Biden no tiene el background mediático, así que paradójicamente para acabar con la era Trump tuvieron que montarle el espectáculo de posesión que supere a la imagen mediática de su antecesor, con la clara intención de volver a tapar las fracturas que se hicieron visibles en la era de Trump, con su torpe show mediático y su actividad en redes sociales. La primera tarea del gobierno de Biden es reconstruir la imagen cinematográfica de la democracia norteamericana, para lo cual cuenta con el apoyo de la industria cultural (Hollywood y los gigantes tecnológicos) y los financistas de Wall Street.
Es necesario volver a producir una masa compacta de consumidores que cada cuatro años consuman con sus votos las marcas políticas rojas y azules, sin crítica, sin conflicto, sin revueltas callejeras y aún más sin tomas del Capitolio. La empresa electoral en sus colores azul o rojo deben agradar a sus consumidores, encerrándoles en el circuito de manipulación y necesidad. Tienen que reconstruir la unidad del sistema político bipartidista fracturado en la era Trump, para lo cual es necesario que los consumidores asuman el anterior gobierno dentro de la fórmula de la industria cultural (orden-desorden-orden) a la que Hollywood les tiene acostumbrados.

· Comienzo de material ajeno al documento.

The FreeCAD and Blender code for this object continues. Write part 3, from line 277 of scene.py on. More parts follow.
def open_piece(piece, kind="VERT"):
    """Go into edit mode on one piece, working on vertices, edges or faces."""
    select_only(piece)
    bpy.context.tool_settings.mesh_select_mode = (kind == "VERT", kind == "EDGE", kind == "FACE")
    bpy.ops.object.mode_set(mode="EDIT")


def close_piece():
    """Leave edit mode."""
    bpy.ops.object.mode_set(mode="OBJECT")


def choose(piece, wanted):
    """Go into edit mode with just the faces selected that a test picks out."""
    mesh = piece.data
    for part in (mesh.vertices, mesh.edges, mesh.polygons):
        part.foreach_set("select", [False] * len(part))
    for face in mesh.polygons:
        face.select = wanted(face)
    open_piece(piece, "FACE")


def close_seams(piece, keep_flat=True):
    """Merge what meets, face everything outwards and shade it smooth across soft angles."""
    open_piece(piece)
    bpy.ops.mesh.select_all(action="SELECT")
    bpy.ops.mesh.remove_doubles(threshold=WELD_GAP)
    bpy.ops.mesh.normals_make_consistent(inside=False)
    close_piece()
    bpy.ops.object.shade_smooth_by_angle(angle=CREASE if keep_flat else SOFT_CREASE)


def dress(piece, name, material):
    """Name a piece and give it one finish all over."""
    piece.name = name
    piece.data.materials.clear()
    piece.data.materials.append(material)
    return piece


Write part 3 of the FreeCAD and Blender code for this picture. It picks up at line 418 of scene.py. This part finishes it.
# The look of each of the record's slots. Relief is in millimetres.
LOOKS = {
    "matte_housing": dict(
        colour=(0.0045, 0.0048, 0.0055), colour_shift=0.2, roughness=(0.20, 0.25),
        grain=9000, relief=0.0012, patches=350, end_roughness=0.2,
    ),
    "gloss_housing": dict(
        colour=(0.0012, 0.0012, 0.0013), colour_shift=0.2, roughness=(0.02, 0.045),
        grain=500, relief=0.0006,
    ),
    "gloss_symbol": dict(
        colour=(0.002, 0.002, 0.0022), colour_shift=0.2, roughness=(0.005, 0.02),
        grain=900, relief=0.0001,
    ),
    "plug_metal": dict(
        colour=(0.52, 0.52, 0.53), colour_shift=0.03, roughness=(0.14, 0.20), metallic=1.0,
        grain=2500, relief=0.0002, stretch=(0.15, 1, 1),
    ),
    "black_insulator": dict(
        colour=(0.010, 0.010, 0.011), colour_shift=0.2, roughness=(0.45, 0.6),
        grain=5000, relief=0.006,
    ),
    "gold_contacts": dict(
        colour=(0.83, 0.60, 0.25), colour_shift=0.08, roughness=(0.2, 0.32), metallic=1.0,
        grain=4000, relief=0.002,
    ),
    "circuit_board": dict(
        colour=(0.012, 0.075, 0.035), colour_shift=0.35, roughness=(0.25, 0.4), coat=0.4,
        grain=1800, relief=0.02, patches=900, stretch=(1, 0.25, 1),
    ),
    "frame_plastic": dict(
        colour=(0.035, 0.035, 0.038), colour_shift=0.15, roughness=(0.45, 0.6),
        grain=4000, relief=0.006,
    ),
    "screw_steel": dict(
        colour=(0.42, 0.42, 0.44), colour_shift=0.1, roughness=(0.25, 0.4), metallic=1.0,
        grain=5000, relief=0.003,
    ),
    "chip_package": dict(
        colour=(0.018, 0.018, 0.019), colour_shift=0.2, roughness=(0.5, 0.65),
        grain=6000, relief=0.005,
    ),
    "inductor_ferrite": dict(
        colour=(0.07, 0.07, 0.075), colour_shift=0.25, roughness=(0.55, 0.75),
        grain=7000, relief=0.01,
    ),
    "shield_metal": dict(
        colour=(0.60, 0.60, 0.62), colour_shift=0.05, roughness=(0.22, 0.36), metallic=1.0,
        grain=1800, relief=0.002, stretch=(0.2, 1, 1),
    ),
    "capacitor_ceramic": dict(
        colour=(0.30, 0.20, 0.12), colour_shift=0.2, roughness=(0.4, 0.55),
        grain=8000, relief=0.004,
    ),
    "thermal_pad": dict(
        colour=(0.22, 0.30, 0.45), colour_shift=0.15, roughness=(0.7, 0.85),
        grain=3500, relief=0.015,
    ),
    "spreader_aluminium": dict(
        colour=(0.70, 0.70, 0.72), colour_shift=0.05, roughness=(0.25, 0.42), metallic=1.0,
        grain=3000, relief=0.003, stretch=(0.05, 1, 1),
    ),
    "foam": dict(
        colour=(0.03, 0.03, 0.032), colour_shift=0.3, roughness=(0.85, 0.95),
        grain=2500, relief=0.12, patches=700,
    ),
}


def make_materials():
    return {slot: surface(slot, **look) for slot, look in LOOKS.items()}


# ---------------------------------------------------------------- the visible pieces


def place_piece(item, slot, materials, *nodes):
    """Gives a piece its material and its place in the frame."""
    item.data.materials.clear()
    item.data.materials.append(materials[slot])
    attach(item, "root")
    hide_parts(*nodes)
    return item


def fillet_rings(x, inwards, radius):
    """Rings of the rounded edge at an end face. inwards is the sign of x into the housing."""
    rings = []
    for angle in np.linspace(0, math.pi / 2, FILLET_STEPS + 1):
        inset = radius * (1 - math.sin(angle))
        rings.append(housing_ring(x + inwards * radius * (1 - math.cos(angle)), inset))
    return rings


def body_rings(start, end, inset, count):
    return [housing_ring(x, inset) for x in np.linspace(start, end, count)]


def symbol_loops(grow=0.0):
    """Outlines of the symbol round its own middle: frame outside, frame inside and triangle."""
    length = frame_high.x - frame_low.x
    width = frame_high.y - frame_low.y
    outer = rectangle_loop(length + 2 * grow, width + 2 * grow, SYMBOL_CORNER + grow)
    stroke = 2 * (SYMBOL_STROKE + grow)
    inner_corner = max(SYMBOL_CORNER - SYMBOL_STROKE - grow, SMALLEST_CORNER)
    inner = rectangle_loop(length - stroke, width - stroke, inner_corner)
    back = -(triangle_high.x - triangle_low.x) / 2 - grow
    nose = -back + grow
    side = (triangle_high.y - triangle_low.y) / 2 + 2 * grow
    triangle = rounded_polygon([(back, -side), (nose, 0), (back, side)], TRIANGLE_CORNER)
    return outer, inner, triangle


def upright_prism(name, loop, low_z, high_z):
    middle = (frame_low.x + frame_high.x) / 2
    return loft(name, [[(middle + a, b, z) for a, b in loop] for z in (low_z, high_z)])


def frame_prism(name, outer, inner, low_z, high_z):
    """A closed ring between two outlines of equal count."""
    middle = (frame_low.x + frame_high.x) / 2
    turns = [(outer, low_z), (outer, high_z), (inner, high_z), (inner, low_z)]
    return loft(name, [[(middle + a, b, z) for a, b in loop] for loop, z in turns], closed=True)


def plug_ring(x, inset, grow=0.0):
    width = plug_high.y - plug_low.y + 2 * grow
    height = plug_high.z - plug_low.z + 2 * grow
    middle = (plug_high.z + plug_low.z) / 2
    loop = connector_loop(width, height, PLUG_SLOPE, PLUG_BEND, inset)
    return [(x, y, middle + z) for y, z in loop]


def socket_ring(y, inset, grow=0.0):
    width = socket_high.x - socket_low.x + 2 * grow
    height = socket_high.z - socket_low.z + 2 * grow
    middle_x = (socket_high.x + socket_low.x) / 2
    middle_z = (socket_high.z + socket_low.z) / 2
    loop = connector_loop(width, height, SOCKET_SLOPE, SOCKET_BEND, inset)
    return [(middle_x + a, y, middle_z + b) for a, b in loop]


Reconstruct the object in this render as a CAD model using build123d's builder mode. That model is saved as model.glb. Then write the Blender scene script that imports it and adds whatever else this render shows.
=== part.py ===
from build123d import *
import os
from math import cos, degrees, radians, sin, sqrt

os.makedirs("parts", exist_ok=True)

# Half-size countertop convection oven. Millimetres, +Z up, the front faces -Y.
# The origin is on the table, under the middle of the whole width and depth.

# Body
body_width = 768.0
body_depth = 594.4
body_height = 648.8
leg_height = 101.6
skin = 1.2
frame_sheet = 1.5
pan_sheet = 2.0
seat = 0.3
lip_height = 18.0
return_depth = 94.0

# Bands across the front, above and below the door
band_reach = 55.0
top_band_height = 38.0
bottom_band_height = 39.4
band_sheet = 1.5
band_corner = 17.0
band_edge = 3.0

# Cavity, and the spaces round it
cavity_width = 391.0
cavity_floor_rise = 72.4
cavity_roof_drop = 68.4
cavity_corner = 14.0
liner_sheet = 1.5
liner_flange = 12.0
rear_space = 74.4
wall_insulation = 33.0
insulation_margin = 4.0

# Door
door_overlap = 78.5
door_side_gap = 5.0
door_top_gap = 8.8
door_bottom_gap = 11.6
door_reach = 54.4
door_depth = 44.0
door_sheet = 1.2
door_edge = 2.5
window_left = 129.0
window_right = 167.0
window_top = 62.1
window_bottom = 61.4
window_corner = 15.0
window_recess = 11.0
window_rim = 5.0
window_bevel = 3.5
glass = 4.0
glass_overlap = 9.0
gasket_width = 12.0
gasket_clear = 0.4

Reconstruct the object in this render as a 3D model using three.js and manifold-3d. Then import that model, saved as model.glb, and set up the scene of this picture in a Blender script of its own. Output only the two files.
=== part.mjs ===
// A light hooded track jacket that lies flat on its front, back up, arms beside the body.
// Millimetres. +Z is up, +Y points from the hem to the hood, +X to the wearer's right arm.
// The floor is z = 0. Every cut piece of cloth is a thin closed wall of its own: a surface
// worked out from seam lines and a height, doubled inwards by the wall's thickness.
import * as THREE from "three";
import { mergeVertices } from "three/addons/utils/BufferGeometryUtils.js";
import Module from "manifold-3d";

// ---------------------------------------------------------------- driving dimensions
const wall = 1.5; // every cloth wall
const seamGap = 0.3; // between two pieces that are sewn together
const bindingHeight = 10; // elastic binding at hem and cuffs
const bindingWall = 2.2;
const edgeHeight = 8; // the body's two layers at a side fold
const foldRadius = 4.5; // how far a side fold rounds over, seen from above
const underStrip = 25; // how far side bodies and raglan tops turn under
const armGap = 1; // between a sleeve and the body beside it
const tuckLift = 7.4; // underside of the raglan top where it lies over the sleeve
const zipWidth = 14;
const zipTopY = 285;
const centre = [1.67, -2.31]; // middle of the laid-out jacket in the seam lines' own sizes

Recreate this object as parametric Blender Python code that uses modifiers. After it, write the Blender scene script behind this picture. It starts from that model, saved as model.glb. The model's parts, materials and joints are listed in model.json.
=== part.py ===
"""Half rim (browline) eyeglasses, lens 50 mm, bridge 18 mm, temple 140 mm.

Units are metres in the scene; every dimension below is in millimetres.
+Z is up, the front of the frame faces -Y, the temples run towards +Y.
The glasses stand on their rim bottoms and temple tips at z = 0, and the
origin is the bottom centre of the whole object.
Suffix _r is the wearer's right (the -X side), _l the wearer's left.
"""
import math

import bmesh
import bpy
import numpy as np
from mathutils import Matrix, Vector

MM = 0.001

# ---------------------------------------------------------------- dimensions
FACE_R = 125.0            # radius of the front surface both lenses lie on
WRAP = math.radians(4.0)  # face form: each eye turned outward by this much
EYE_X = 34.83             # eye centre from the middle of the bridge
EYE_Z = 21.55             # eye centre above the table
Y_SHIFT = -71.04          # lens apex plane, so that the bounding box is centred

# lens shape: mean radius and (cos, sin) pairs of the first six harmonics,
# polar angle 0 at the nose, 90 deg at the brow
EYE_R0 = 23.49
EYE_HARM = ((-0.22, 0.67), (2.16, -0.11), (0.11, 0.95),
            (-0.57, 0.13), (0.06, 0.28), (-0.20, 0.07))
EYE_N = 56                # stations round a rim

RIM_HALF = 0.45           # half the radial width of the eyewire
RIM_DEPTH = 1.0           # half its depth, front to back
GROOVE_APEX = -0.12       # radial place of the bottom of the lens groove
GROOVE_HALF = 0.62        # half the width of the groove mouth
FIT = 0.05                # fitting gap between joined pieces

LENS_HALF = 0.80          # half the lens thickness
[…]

Explico: todo era felicidad y orden en el sistema democrático norteamericano hasta Obama -claro está dentro de casa porque fuera de ella lo que el estado gringo llevaba era guerras de intervención caos y muerte, es decir desorden- hasta que llegó Trump y daña todo, llega el desorden con el que los espectadores sufren, se angustian y desean nuevamente el orden; entonces, el sistema se refuncionaliza al mejor estilo del positivismo de Parsons y vuelve el orden, la película termina con el beso entre Biden y Kamala. Aquí no ha pasado nada, todos felices con la vuelta de la democracia. El espectáculo transparente retorna después de su falla y con él desaparecen en la felicidad de las masas consumidora las diferencias y los conflictos económicos, políticos y culturales. El sueño americano retorna, se encienden las luces y el público mundial aplaude la vuelta de la democracia del espectáculo.